We can only deduce from the Complaint that Ms. Robbins' death was the result of a single-vehicle accident; however, the Complaint does not state who was driving the vehicle at the time of the accident or how the accident occurred. To determine who or what caused the accident or Ms. Robbins' death would require a substantial amount of speculation and we are not permitted to speculate regarding the mere possibilities of what may have caused Ms. Robbins' death. See Mullins v. Redmon, No. W2007-00616-COA-R3-CV, 2007 WL 4415266, at *4 (Tenn.Ct.App. Dec. 19, 2007) (citing Kirpatrick, 868 S.W.2d at 602) (holding that a "mere possibility" of causation is not enough, nor is "pure speculation or conjecture"). "[P]roof of causation equating to a `possibility,' a `might have,' `may have,' or `could have,' is not sufficient, as a matter of law, to establish the required nexus between the plaintiff's injury and the defendant's tortious conduct by a preponderance of the evidence." Id. (quoting Kirkpatrick, 868 S.W.2d at 602).
The facts alleged in the Complaint and the inferences drawn from them demonstrate nothing more than the fact that Ms. Robbins was in the company of Marty Duncan when the accident occurred, that Mr. Duncan provided the alcohol that was found in the vehicle, that there was a strong odor of alcoholic beverage about her person following the accident, and that Ms. Robbins' death was caused or contributed to by the alcoholic beverages furnished by Mr. Duncan.
Is it possible that the vehicular accident would not have occurred had the Order of Protection been served on Mr. Duncan prior to the accident? The answer to that question is yes; it might have prevented the accident and, thus, it might have prevented Ms. Robbins' death. That, however, is not the appropriate question.
The appropriate question is whether there is a "cause and effect relationship" between the failure to serve the Order of Protection and the vehicular accident and, thus, Ms. Robbins' death. See T.P.I. — Civil 3.21 (citing Hale, 166 S.W.3d at 718-19). The answer to that question is no; thus, the failure to serve the Order on Mr. Duncan was not a cause in fact of Ms. Robbins' death. There are no facts alleged in the Complaint from which to conclude or infer that the failure of the Sheriff's Department to serve the Order of Protection on Mr. Duncan in the six days prior to the accident "directly contributed" to Ms. Robbins' death. Taking all facts asserted in the Complaint as true and drawing all reasonable inferences therefrom, we have determined that no reasonable person would conclude that the failure of the Sheriff's Department to serve the Order of Protection on Mr. Robbins was a cause of the vehicular accident and, thus, a cause in fact of Ms. Robbins' death.
LEGAL CAUSE
Under Tennessee law, for an actor's conduct to be considered the legal cause, the following requirements must be shown:
First, the actor's conduct must have been a substantial factor in bringing about the harm. Next, there must be no legal rule or policy that would operate to relieve the actor from liability. Finally, the harm that occurred must have been reasonably foreseeable by a person of ordinary intelligence and prudence.

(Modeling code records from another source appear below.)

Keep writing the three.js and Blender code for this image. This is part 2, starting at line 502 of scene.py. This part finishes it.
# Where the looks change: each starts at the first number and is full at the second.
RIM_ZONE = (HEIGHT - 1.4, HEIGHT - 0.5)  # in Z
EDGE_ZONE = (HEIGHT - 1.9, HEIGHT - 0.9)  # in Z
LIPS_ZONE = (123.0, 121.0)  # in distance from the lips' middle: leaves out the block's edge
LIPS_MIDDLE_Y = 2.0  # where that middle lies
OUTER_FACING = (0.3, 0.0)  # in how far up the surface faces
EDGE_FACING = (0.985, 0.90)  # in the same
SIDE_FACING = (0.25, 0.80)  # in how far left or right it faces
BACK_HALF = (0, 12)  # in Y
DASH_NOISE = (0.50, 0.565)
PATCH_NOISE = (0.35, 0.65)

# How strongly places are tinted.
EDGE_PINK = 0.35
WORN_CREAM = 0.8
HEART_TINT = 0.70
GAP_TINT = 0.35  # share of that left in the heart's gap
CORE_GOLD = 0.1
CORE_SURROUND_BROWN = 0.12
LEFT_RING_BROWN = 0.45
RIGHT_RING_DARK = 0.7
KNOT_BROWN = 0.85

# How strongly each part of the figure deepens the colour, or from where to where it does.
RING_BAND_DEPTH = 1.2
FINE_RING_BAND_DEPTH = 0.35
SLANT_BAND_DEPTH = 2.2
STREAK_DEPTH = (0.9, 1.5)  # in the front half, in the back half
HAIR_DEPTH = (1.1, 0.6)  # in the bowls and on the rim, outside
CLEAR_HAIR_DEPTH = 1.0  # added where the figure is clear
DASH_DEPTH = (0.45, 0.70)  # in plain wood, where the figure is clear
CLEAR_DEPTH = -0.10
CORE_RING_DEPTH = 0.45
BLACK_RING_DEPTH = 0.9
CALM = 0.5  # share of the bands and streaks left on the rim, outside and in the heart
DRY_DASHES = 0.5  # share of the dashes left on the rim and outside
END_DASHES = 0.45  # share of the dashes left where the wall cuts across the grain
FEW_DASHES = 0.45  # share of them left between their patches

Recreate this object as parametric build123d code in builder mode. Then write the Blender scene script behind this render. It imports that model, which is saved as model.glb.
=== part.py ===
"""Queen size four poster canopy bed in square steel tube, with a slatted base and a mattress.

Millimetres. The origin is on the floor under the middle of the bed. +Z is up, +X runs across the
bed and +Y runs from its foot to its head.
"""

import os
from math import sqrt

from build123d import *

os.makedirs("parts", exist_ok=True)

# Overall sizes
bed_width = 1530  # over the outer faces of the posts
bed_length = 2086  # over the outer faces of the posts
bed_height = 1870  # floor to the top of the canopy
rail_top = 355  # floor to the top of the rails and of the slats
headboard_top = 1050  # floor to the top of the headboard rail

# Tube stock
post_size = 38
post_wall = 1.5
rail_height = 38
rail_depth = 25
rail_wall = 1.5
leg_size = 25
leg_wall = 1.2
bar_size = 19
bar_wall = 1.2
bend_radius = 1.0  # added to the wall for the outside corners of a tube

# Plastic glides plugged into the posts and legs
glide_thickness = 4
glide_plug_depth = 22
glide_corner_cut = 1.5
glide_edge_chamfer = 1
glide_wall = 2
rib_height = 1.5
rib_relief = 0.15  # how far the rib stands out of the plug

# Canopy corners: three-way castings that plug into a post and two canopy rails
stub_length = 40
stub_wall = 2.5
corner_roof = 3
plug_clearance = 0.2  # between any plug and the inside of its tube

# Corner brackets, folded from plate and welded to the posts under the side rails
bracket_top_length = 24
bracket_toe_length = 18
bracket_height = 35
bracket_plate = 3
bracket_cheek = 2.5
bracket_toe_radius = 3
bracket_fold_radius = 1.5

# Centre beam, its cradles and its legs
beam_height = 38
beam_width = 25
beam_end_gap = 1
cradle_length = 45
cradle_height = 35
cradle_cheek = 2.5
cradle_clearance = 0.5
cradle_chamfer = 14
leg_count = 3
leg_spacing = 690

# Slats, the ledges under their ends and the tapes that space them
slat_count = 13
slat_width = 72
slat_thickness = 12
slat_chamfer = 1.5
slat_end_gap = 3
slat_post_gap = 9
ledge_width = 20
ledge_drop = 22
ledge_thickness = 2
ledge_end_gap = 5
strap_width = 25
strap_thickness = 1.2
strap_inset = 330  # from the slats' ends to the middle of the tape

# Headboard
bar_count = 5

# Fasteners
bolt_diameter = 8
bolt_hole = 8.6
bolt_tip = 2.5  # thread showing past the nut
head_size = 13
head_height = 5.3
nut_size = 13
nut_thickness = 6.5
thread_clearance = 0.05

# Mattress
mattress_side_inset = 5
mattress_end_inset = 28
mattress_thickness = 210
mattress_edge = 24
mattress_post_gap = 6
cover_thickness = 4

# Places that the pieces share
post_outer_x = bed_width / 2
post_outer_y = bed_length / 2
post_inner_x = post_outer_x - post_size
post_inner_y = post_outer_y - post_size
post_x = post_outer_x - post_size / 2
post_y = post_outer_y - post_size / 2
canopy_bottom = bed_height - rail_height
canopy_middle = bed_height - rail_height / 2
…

Lowery v. Franks, No. 02A01-9612-CV-00304, 1997 WL 566114, at *5 (Tenn.Ct.App. Sept. 10, 1997) (citing McClenahan v. Cooley, 806 S.W.2d 767, 775 (Tenn. 1991)) (emphasis added).
We have determined that the facts asserted in the Complaint do not demonstrate that the failure of the Sheriff's Department to promptly serve the Order of Protection was "a substantial factor" in bringing about the vehicular accident that caused Ms. Robbins' death, and without which her death would not have occurred. See Lowery, 1997 WL 566114, at *5; see also T.P.I.-Civil 3.22 (8th ed. 2008).
Plaintiffs' assertion that Mr. Duncan would not have been in the presence of their daughter had the Order been served is based on the premise that Mr. Duncan would have obeyed the Order because he would have been subject to arrest for violating the Order. While it is true Mr. Duncan may have stayed away from Ms. Robbins had the Order of Protection been served, and that he would have been subject to arrest for violating the Order, we are not permitted to speculate concerning the possibility that Mr. Duncan caused the accident. A "mere possibility" of causation is not enough, nor is "pure speculation or conjecture." Mullins v. Redmon, No. W2007-00616-COA-R3-CV, 2007 WL 4415266, at *4 (Tenn.Ct.App. Dec. 19, 2007) (citing Kilpatrick, 868 S.W.2d at 602) (stating a "`possibility,' a `might have,' `may have,' or `could have,' is not sufficient, as a matter of law, to establish the required nexus. . . .").
We acknowledge that Mr. Duncan may not have been with Ms. Robbins had the Order of Protection been served, but that does not establish that Mr. Duncan caused the accident. The allegations in the Complaint provide no basis upon which a reasonable person could conclude that Mr. Duncan caused the accident or Ms. Robbins' death; therefore, we find the Department's failure to serve the Order of Protection was not the legal cause of Ms. Robbins' death.
IN CONCLUSION
Based upon the foregoing, we have determined that the trial court did not err by dismissing the Complaint pursuant to Tenn. R. Civ. P. 12.02(6) for failure to state a claim upon which relief can be granted because no reasonable person could conclude that the Sheriff's Department's inaction was the cause in fact or the legal cause of Ms. Robbins' death.
The judgment of the trial court is affirmed, and this matter is remanded with costs of appeal assessed against Plaintiffs.